**DIRECTIONS FOR THIS TASK**
Note how many lines contain "joints" and give that number, with nothing else.

**SOURCE DATA**
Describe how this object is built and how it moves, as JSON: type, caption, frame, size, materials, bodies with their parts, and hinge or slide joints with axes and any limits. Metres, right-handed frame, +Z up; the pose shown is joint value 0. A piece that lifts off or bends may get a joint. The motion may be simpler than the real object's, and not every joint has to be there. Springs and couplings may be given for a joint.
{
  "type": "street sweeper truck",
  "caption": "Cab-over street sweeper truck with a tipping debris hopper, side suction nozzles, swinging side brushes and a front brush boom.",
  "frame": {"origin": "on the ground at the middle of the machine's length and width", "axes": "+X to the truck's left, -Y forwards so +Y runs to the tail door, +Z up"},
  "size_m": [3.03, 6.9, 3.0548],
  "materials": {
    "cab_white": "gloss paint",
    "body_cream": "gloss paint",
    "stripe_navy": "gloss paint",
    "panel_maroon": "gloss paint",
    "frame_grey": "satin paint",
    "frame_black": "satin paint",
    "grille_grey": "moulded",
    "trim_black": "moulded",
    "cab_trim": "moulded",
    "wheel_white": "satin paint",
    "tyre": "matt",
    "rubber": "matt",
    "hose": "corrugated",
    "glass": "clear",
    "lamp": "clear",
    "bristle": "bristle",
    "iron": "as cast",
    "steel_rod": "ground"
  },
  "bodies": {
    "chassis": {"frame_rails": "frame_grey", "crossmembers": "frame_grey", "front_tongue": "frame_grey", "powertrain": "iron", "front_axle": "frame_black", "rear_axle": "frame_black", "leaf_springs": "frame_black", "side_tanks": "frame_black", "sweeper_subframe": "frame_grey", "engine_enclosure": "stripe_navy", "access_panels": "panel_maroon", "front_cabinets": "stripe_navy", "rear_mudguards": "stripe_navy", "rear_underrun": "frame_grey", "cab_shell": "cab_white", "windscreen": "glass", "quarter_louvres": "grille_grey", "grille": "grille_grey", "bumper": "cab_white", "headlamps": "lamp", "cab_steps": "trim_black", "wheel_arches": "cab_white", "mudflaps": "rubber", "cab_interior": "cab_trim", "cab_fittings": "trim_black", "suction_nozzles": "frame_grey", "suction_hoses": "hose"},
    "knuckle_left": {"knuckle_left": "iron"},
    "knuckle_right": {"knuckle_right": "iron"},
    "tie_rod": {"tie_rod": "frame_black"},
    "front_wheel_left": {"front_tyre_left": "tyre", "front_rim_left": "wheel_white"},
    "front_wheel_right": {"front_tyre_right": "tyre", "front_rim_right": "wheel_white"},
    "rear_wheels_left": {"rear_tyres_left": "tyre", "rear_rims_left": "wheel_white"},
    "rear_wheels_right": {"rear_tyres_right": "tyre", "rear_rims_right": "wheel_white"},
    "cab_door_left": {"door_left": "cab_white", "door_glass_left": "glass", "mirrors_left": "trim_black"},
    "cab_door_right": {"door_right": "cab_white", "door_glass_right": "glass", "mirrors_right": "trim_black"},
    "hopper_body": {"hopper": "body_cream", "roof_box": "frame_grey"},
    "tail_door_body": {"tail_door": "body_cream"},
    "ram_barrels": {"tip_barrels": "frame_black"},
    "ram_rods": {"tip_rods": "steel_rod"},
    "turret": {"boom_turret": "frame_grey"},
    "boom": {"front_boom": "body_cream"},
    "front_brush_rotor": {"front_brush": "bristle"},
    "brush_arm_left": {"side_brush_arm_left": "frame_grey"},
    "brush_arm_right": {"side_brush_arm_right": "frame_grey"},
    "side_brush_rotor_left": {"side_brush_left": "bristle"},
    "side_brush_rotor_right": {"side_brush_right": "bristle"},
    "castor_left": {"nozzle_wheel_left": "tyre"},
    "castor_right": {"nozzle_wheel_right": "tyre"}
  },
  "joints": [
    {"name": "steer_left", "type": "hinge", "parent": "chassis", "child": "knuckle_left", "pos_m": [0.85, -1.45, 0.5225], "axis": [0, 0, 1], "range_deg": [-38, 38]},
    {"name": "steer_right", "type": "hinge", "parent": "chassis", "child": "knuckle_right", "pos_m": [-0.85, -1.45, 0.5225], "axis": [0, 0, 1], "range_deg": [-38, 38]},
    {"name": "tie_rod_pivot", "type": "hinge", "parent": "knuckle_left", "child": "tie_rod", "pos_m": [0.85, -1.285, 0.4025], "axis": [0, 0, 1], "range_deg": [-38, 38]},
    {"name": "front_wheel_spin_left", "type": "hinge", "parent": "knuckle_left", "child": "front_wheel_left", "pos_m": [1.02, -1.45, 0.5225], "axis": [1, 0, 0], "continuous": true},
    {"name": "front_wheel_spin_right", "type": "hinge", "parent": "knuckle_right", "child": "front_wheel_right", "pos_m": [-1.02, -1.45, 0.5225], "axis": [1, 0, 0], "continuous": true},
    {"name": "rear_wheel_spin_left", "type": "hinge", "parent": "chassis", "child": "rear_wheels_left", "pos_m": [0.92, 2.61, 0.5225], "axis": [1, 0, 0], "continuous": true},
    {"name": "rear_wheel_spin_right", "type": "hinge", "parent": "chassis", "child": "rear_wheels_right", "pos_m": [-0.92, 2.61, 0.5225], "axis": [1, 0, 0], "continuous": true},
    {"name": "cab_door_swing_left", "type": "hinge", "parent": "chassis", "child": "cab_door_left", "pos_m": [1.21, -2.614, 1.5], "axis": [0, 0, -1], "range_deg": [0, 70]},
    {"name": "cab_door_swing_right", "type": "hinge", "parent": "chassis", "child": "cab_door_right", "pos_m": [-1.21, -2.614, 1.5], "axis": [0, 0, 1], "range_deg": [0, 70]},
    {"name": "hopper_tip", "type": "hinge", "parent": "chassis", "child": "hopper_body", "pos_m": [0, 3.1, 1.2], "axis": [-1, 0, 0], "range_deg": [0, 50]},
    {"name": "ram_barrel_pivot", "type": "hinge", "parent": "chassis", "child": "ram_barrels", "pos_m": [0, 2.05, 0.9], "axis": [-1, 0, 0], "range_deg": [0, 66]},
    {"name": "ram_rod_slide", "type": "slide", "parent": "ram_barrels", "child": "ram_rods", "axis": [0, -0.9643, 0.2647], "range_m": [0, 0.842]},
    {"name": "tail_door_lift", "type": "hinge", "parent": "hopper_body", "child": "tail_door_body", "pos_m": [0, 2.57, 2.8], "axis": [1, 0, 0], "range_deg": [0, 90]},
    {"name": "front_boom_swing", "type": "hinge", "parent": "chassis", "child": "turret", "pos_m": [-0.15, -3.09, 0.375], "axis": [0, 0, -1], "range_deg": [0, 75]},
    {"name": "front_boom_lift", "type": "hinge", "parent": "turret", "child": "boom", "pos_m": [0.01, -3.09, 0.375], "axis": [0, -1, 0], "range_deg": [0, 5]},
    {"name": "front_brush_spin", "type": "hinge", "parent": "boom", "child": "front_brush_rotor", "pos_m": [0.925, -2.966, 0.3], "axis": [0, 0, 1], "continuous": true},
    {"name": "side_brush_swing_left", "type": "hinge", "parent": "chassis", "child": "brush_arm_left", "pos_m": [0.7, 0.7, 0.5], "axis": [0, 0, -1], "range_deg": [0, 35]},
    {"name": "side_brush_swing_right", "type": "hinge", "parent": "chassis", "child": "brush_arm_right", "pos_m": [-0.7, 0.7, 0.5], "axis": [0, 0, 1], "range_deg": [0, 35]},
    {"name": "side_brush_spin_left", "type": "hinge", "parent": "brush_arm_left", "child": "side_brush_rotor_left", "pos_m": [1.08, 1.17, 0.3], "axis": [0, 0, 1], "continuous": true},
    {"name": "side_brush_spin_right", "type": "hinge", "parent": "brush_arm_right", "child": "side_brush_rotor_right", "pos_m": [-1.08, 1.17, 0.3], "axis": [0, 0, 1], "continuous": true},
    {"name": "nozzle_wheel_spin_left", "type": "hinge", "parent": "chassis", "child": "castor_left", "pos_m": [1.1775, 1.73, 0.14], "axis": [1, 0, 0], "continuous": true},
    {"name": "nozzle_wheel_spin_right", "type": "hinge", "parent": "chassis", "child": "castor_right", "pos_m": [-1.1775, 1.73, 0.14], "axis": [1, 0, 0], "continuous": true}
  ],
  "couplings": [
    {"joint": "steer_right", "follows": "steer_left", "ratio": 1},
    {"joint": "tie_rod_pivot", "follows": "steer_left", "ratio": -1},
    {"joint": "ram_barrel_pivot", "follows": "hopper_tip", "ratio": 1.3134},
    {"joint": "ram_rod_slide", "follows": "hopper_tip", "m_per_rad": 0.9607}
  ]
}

**WRITTEN RESPONSE**
2